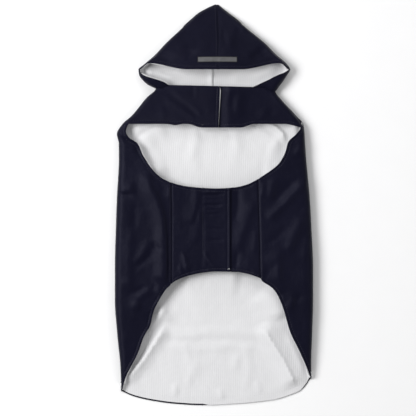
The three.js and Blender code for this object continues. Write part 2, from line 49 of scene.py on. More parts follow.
sections = table("up tilt left right fold crest hem brim dip neck", [
    (-236, 17, -117.5, 123.2, 5, 10, 1, 0, 0, 0),
    (-205, 10, -118.7, 123.4, 7, 13, 0.66, 0, 0, 0),
    (-165, 4, -122.6, 124.6, 8, 15, 0.32, 0, 0, 0),
    (-120, 0, -125.7, 125.7, 8.5, 17, 0.08, 0, 0, 0),
    (-80, 0, -125.7, 125.7, 8.5, 18, 0, 0, 0, 0),
    (-30, 0, -124.5, 123.6, 8.5, 17.5, 0, 0, 0, 0),
    (8, 0, -123.2, 121.5, 8.5, 17.5, 0, 0, 0, 0),
    (60, 0, -120.6, 116.8, 8, 18, 0, 0, 0, 0),
    (78, 0, -120.8, 115.6, 8, 18, 0, 0, 0, 0),
    (90, 0, -123.2, 114.9, 8, 18, 0, 0, 0.8, 0),
    (102.6, 0, -116.2, 113.2, 7.5, 18, 0, 0, 1, 0),
    (113, 0, -104.6, 104.4, 7.5, 18, 0, 0, 0.6, 0),
    (137, -2.4, -84.7, 84.6, 7, 18.5, 0, 0, 0.1, 0.45),
    (147, -3.6, -74.5, 78.5, 6.5, 19, 0, 0, 0, 1),
    (152.5, -3, -84.2, 82.2, 7.5, 20, 0, 0, 0, 0.6),
    (158, -2, -90.2, 87.2, 8.5, 22, 0, 0.1, 0, 0.2),
    (165, -0.8, -95, 92.4, 9, 25, 0, 0.4, 0, 0),
    (171.5, 0, -95.8, 96.7, 9, 27, 0, 1, 0, 0),
    (179, 0, -87.8, 92.2, 8.5, 26, 0, 0.8, 0, 0),
    (190, 0, -75.2, 79.6, 8, 24, 0, 0.4, 0, 0),
    (205, 0, -61.2, 64.8, 7, 20, 0, 0.1, 0, 0),
    (220, 0, -45.2, 46.4, 6, 15, 0, 0, 0, 0),
    (235, 0, -28.6, 28.4, 5, 10.5, 0, 0, 0, 0),
    (243, 0, -19, 17.9, 4.2, 8.4, 0, 0, 0, 0),
    (249, 0, -8.4, 10.4, 3, 6.2, 0, 0, 0, 0),
    (254, 0, 2, 4.4, 1, 2.6, 0, 0, 0, 0),
])
hemLine = table("across drop", [
    (0, 0), (0.06, 7.5), (0.15, 14.4), (0.29, 21.4), (0.44, 25.4),
    (0.63, 26), (0.79, 24.6), (0.92, 17.1), (0.96, 12.3), (1, 0),
])
leftOpening = table("up x", [
    (-236, -117.5), (-218, -111.8), (-188, -96.5), (-167, -88.9), (-152, -80.6), (-136, -76.8),
    (-120, -69.2), (-105.4, -59.7), (-100, -54.2), (-44, -53.8), (28.6, -54.2), (31.5, -62),
    (38, -71), (49.5, -81.6), (56.5, -86), (64, -90.6), (75.5, -95.4), (79.4, -98.4), (83.2, -104.8),
    (87, -109), (93, -111.6), (101, -109), (113, -94), (147, -60),
])
rightOpening = table("up x", [
    (-219, 123.2), (-207, 118.1), (-182, 106.7), (-161, 96.5), (-131, 87.6), (-115, 81),
    (-105, 73.7), (-94, 59.4), (-40, 58), (33, 56.2), (37, 62.2), (53, 82.6), (67, 90.2),
    (80, 94), (90, 104.2), (99, 110), (113, 94), (147, 67),
])
leftFace = table("up x", [
    (147, -51), (152, -58), (155.6, -63.8), (158.1, -70.2), (160.7, -78.4), (163.2, -87.2), (167.6, -93.4),
    (171.5, -94.8), (180, -77), (205, -51), (235, -26), (254, 1.6),
])
rightFace = table("up x", [
    (147, 46), (151.8, 54.8), (155.6, 62.6), (160.7, 73), (165.7, 83.4), (168.4, 90.4), (171.5, 95.7),
    (180, 80), (205, 54), (235, 25), (254, 3.8),
])
bellyTop = table("x up", [
    (-54.2, 28.6), (-45.7, 26), (-30, 23.1), (3.8, 21), (27, 22.5), (42, 26), (57, 33.2),
])
bellyBottom = table("x up", [
    (-54.2, -100), (-47, -95.3), (-31.8, -89.5), (-14, -85.7), (2, -84.2), (29, -85), (42, -87.6),
    (59.4, -94),
])
crownSeam = table("up x", [(147, 4), (205, 5), (240, 4), (254, 3.2)])
napeSeam = table("up x", [(147, -3.8), (205, -3.4), (249, 1), (254, 3.2)])

coat = {
    "hemCorner": -236, "band": 102.6, "neck": 147, "brim": 171.5,
    "seamGap": 0.3, "layerGap": 0.5, "shellWall": 1.2, "liningWall": 1,
    "bandLapLow": 5.6, "bandLapHigh": 7.6, "bandUnder": -15, "lapEase": 13,
    "dipX": 9, "dipHalf": 42, "dipFade": 17, "dip": 4.6,
    "wave": 1.7, "waveX": -49, "waveWide": 6, "cornerDrop": 4.2, "cornerX": 90, "cornerWide": 22,
    "throatRise": 4, "throatHalf": 71, "throatFade": 12,
    "brimLift": 8, "brimCorner": 0.14, "brimFall": 0.5,
}
bellySeam = {-1: (-100, 28.6), 1: (-94, 33)}  # where each belly flap is sewn on, from and to


def clamp(value, low=0.0, high=1.0):
    return max(low, min(high, value))


def mix(a, b, share):
    return a + (b - a) * share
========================
Copy all the lines, exactly.

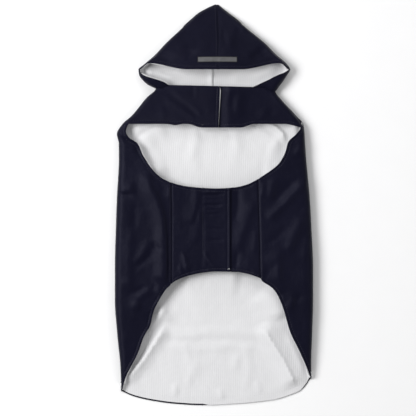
The three.js and Blender code for this object continues. Write part 2, from line 49 of scene.py on. More parts follow.
sections = table("up tilt left right fold crest hem brim dip neck", [
    (-236, 17, -117.5, 123.2, 5, 10, 1, 0, 0, 0),
    (-205, 10, -118.7, 123.4, 7, 13, 0.66, 0, 0, 0),
    (-165, 4, -122.6, 124.6, 8, 15, 0.32, 0, 0, 0),
    (-120, 0, -125.7, 125.7, 8.5, 17, 0.08, 0, 0, 0),
    (-80, 0, -125.7, 125.7, 8.5, 18, 0, 0, 0, 0),
    (-30, 0, -124.5, 123.6, 8.5, 17.5, 0, 0, 0, 0),
    (8, 0, -123.2, 121.5, 8.5, 17.5, 0, 0, 0, 0),
    (60, 0, -120.6, 116.8, 8, 18, 0, 0, 0, 0),
    (78, 0, -120.8, 115.6, 8, 18, 0, 0, 0, 0),
    (90, 0, -123.2, 114.9, 8, 18, 0, 0, 0.8, 0),
    (102.6, 0, -116.2, 113.2, 7.5, 18, 0, 0, 1, 0),
    (113, 0, -104.6, 104.4, 7.5, 18, 0, 0, 0.6, 0),
    (137, -2.4, -84.7, 84.6, 7, 18.5, 0, 0, 0.1, 0.45),
    (147, -3.6, -74.5, 78.5, 6.5, 19, 0, 0, 0, 1),
    (152.5, -3, -84.2, 82.2, 7.5, 20, 0, 0, 0, 0.6),
    (158, -2, -90.2, 87.2, 8.5, 22, 0, 0.1, 0, 0.2),
    (165, -0.8, -95, 92.4, 9, 25, 0, 0.4, 0, 0),
    (171.5, 0, -95.8, 96.7, 9, 27, 0, 1, 0, 0),
    (179, 0, -87.8, 92.2, 8.5, 26, 0, 0.8, 0, 0),
    (190, 0, -75.2, 79.6, 8, 24, 0, 0.4, 0, 0),
    (205, 0, -61.2, 64.8, 7, 20, 0, 0.1, 0, 0),
    (220, 0, -45.2, 46.4, 6, 15, 0, 0, 0, 0),
    (235, 0, -28.6, 28.4, 5, 10.5, 0, 0, 0, 0),
    (243, 0, -19, 17.9, 4.2, 8.4, 0, 0, 0, 0),
    (249, 0, -8.4, 10.4, 3, 6.2, 0, 0, 0, 0),
    (254, 0, 2, 4.4, 1, 2.6, 0, 0, 0, 0),
])
hemLine = table("across drop", [
    (0, 0), (0.06, 7.5), (0.15, 14.4), (0.29, 21.4), (0.44, 25.4),
    (0.63, 26), (0.79, 24.6), (0.92, 17.1), (0.96, 12.3), (1, 0),
])
leftOpening = table("up x", [
    (-236, -117.5), (-218, -111.8), (-188, -96.5), (-167, -88.9), (-152, -80.6), (-136, -76.8),
    (-120, -69.2), (-105.4, -59.7), (-100, -54.2), (-44, -53.8), (28.6, -54.2), (31.5, -62),
    (38, -71), (49.5, -81.6), (56.5, -86), (64, -90.6), (75.5, -95.4), (79.4, -98.4), (83.2, -104.8),
    (87, -109), (93, -111.6), (101, -109), (113, -94), (147, -60),
])
rightOpening = table("up x", [
    (-219, 123.2), (-207, 118.1), (-182, 106.7), (-161, 96.5), (-131, 87.6), (-115, 81),
    (-105, 73.7), (-94, 59.4), (-40, 58), (33, 56.2), (37, 62.2), (53, 82.6), (67, 90.2),
    (80, 94), (90, 104.2), (99, 110), (113, 94), (147, 67),
])
leftFace = table("up x", [
    (147, -51), (152, -58), (155.6, -63.8), (158.1, -70.2), (160.7, -78.4), (163.2, -87.2), (167.6, -93.4),
    (171.5, -94.8), (180, -77), (205, -51), (235, -26), (254, 1.6),
])
rightFace = table("up x", [
    (147, 46), (151.8, 54.8), (155.6, 62.6), (160.7, 73), (165.7, 83.4), (168.4, 90.4), (171.5, 95.7),
    (180, 80), (205, 54), (235, 25), (254, 3.8),
])
bellyTop = table("x up", [
    (-54.2, 28.6), (-45.7, 26), (-30, 23.1), (3.8, 21), (27, 22.5), (42, 26), (57, 33.2),
])
bellyBottom = table("x up", [
    (-54.2, -100), (-47, -95.3), (-31.8, -89.5), (-14, -85.7), (2, -84.2), (29, -85), (42, -87.6),
    (59.4, -94),
])
crownSeam = table("up x", [(147, 4), (205, 5), (240, 4), (254, 3.2)])
napeSeam = table("up x", [(147, -3.8), (205, -3.4), (249, 1), (254, 3.2)])

coat = {
    "hemCorner": -236, "band": 102.6, "neck": 147, "brim": 171.5,
    "seamGap": 0.3, "layerGap": 0.5, "shellWall": 1.2, "liningWall": 1,
    "bandLapLow": 5.6, "bandLapHigh": 7.6, "bandUnder": -15, "lapEase": 13,
    "dipX": 9, "dipHalf": 42, "dipFade": 17, "dip": 4.6,
    "wave": 1.7, "waveX": -49, "waveWide": 6, "cornerDrop": 4.2, "cornerX": 90, "cornerWide": 22,
    "throatRise": 4, "throatHalf": 71, "throatFade": 12,
    "brimLift": 8, "brimCorner": 0.14, "brimFall": 0.5,
}
bellySeam = {-1: (-100, 28.6), 1: (-94, 33)}  # where each belly flap is sewn on, from and to


def clamp(value, low=0.0, high=1.0):
    return max(low, min(high, value))


def mix(a, b, share):
    return a + (b - a) * share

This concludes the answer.